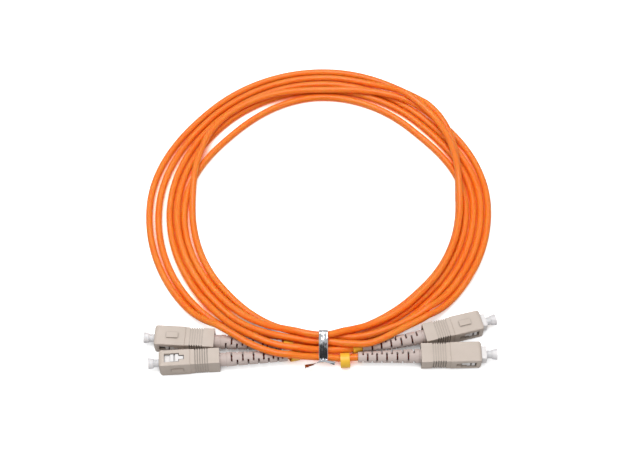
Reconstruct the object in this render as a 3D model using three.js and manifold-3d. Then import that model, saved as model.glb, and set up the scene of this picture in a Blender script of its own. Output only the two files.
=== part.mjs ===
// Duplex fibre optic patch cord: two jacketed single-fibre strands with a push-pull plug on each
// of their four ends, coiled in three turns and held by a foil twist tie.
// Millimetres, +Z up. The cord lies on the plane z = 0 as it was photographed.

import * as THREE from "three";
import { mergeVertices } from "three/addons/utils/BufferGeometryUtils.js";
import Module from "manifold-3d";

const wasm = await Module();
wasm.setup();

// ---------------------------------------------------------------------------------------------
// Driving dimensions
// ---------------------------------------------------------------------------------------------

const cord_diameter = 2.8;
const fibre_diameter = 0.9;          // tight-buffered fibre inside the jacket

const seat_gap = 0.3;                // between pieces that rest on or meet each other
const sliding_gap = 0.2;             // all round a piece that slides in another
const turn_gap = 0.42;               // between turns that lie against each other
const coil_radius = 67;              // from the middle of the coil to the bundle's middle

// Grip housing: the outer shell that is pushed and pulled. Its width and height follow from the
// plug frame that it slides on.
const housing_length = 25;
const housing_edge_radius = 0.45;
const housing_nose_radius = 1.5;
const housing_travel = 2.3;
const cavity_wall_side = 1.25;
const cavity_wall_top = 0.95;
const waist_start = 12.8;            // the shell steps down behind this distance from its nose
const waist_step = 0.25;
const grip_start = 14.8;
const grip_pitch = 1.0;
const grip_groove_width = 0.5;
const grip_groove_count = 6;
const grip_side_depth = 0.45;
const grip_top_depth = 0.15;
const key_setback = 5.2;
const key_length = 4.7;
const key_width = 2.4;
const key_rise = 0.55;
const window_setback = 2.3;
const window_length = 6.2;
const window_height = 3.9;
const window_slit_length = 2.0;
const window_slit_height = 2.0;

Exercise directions
In the material above, show every line where the word "this" turns up.

Response below
Reconstruct the object in this render as a 3D model using three.js and manifold-3d. Then import that model, saved as model.glb, and set up the scene of this picture in a Blender script of its own. Output only the two files.
const waist_start = 12.8;            // the shell steps down behind this distance from its nose